Community banks are feeling the pressure to comply with new lender-placed insurance requirements and following the example of large banks that already rely on automated regulatory compliance solutions.
Progressively more small community banks that traditionally included insurance in their internal mortgage banking operations are now choosing to outsource, according to market veteran, Steve Wiser, president and founder of SBS, a mortgage software company that specializes in custom-made lender-placed insurance and insurance tracking solutions for mortgage lender-servicers and insurance companies.
“They’re really being asked to do a lot to comply with regulation and many are not able to keep up with the changing requirements, so I’m seeing more of a trend of them moving to an outsource mortgage insurance tracker much like a lot of the bigger banks have already done since decades ago.”
Often, he told this publication, small- to medium-size community banks would shop for both a software system, “because they do not have enough fields in their systems” to process the growing number of requirements and cannot process all the information details required, and hardware that can store the larger volume of data. “Without automation, volume is quite high and almost impossible to process manually.”
To survive in today’s market they need more automation and outsourcing to specialized, third-party service providers, he says. It is a better strategy also because insurance is not necessarily the biggest, most important area of a lender-servicer’s business and makes sense to transfer that part of the workload to a company that focuses on outsourcing specialized lender-placed insurance services.
Regulatory changes to the Fannie Mae guidelines pertaining to lender-placed insurance are one example. Initially implemented in March 2012, Fannie’s insurance-specific requirements are anything but old news because many banks still are struggling with related requirements.

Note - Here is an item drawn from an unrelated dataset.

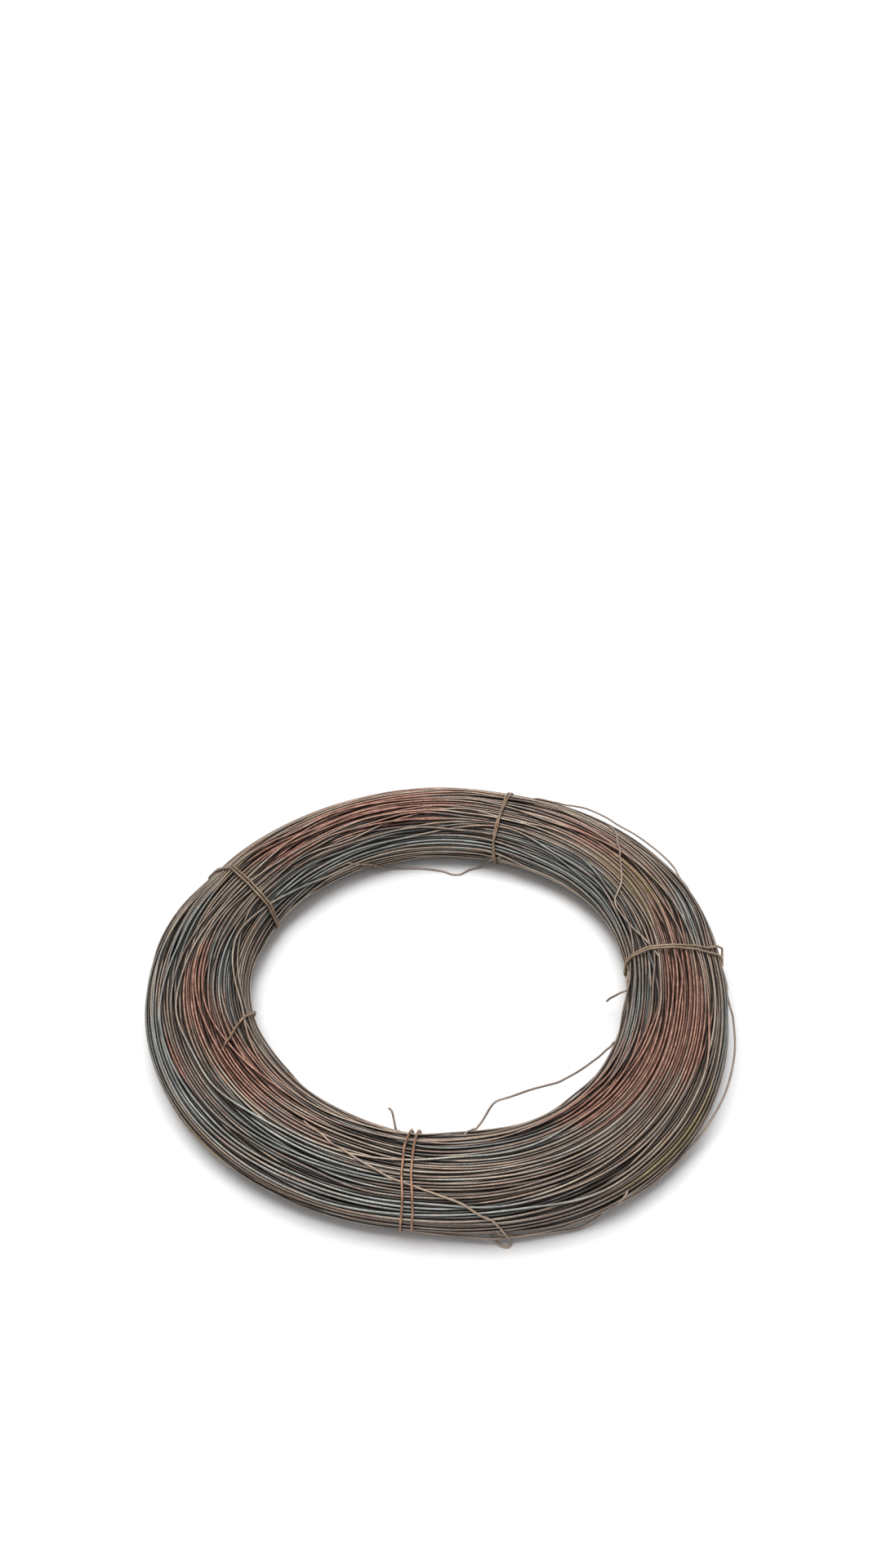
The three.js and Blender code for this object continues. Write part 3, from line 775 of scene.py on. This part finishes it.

“Last March Fannie said: Here’s a new set of deductible rules, possibly limiting what carriers one can work with, possibly changing the text one needs to put on the letter, what the letter cycle should be. And by the way, you only have only three months to implement all those software changes,” he recalls.Two months later Fannie extended the deadline because it was obvious the number of required changes was way too large for mortgage lenders and servicers to implement during a three-month period.
As of February and almost one year later, he notes, it is not clear what Fannie expects from banks. “There’s talk about changing the deductible limits depending on the delinquency of a loan, and possibly placing lender placed coverage based on UPB versus last-known replacement costs,” which also is not settled and ultimately may be calculated based on loan foreclosure parameters as well.
The process continues.
“The basic problem is that you know some requirements are going to change, but you don’t know when. But you do know that you need to comply by a certain deadline,” he says. “What we’re seeing is that people come to us because they want to be able to be in control of their own destiny. They want to have their own software, one they own and can control, because than they can make whatever changes are going to come out by whatever regulatory body.”
Furthermore, owning custom-made software enables users to understand the changes and upgrade their software system, improve their business processes and most importantly “do it all under the deadline that will be imposed on them.”
In fact, regulatory challenges described above are not limited to the lender-placed insurance space. It is everyone’s problem these days, he agrees, automation helps ease such pressures.